L’avenir des terroirs languedociens face au climat : une géologie à préserver


Le climat méditerranéen du Languedoc-Roussillon accentue les enjeux posés aux sols : sécheresses, épisodes cévenols, érosion accélérée. La richesse des sols est aujourd’hui menacée par des phénomènes d’imperméabilisation ou d’épuisement, notamment sous l’effet des labours trop profonds et de la disparition des haies.

Pourtant, la renaissance de nombreux terroirs oubliés (Picpoul de Pinet, Saint-Saturnin, Malepère) donne à voir une adaptation exemplaire : plantation de cépages adaptés, maintien de couverts, choix de porte-greffes résistants à la sécheresse.

La connaissance géologique s’affirme désormais comme outil de résilience pour les vignerons. Des études menées par l’INRAE Montpellier, notamment sur les nouvelles cartographies des terroirs, accompagnent ce retour vers l’écoute du sol et la valorisation de parcelles parfois négligées pour leur faible rendement, mais qui signent la singularité d’un cru.

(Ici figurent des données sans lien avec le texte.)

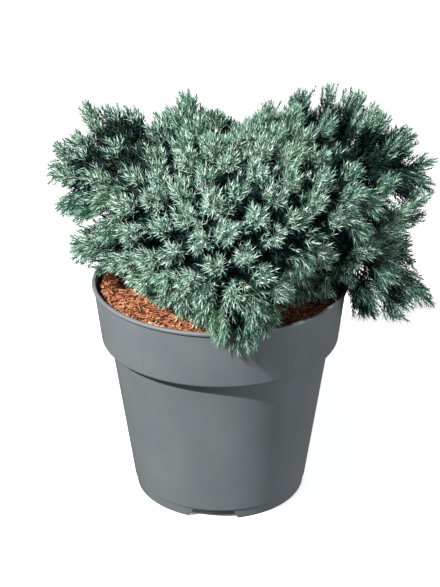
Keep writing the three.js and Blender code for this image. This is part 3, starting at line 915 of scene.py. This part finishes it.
def shade_depth(points):
    """How far points lie under the crown's surface as it would be without its pockets. Needles
    deeper than SHADE_DEPTH by this measure get dark colours as painted shade.
    """
    shares = bump_shares(unit(points - CROWN_CENTRE))
    return depth_under_surface(points) - shares[:, IS_POCKET] @ BUMP_HEIGHTS[IS_POCKET]


def clear_of_pot(points, room=0.0):
    """Whether points stay off the rim, the collar and the mulch."""
    radius = np.hypot(points[:, 0], points[:, 1])
    z = points[:, 2]
    over_mulch = z > MULCH_HIGH + room
    over_rim = z > POT_HEIGHT + room
    outside = z > LOWEST_NEEDLE
    inner = radius < RIM_RADIUS - RIM_ZONE
    above = radius < RIM_RADIUS + room
    return np.where(inner, over_mulch, np.where(above, over_rim, outside))


def mass_at(name, index, azimuth, elevation, bough_height):
    """A mass of foliage: its name, and its bough's height, end and direction."""
    outwards = heading(azimuth, elevation)
    reach = crown_reach(outwards[None])[0]
    depth = min(MASS_DEPTH, MASS_DEPTH_SHARE * reach)
    top = CROWN_CENTRE + outwards * reach
    root = top - outwards * depth
    root[2] = max(root[2], ROOT_FLOOR)
    return {
        "label": f"{name}_{index + 1}",
        "index": index,
        "height": bough_height,
        "axis": unit(outwards + UP * AXIS_LIFT),
        "root": root,
        "centre": lerp(root, top, MASS_MIDDLE),
    }


def mass_places():
    numbers = seeded(SEED)
    found = []
    for name, (count, elevation, first, bough_height) in TIERS.items():
        for index in range(count):
            sway = AZIMUTH_SWAY * (2 * next(numbers) - 1)
            azimuth = first + 360 * index / count + sway
            found.append(mass_at(name, index, azimuth, elevation, bough_height))
    return found


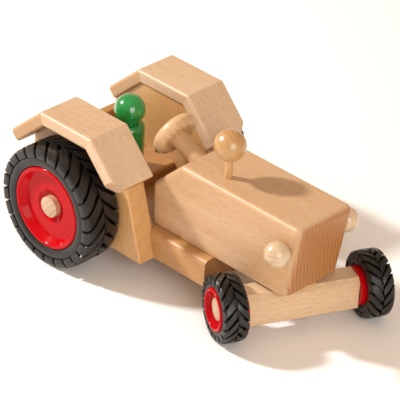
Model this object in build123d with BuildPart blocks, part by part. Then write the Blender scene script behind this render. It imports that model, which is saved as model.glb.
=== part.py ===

Terroirs vivants, vins vibrants : invitation à la découverte


Explorer les terroirs du Languedoc-Roussillon, c’est s’aventurer dans une cave grandeur nature, où chaque pierre, chaque sente, chaque muret recèle une mémoire géologique. À travers la puissance discrète de ses sols, la région forge un visage du vin mouvant, coloré, intensément personnel, où chaque gorgée reflète une harmonie fragile entre la roche et l’humain.

Chercher la richesse de ces paysages, c’est découvrir une diversité sans pareille, qui engage à la curiosité, à l’humilité et au respect du vivant, aujourd’hui plus que jamais.

Pour celles et ceux qui s’y aventurent, la magie du vin du Sud commence toujours dans un fragment de caillou sous la vigne, silencieux, mais infiniment parlant.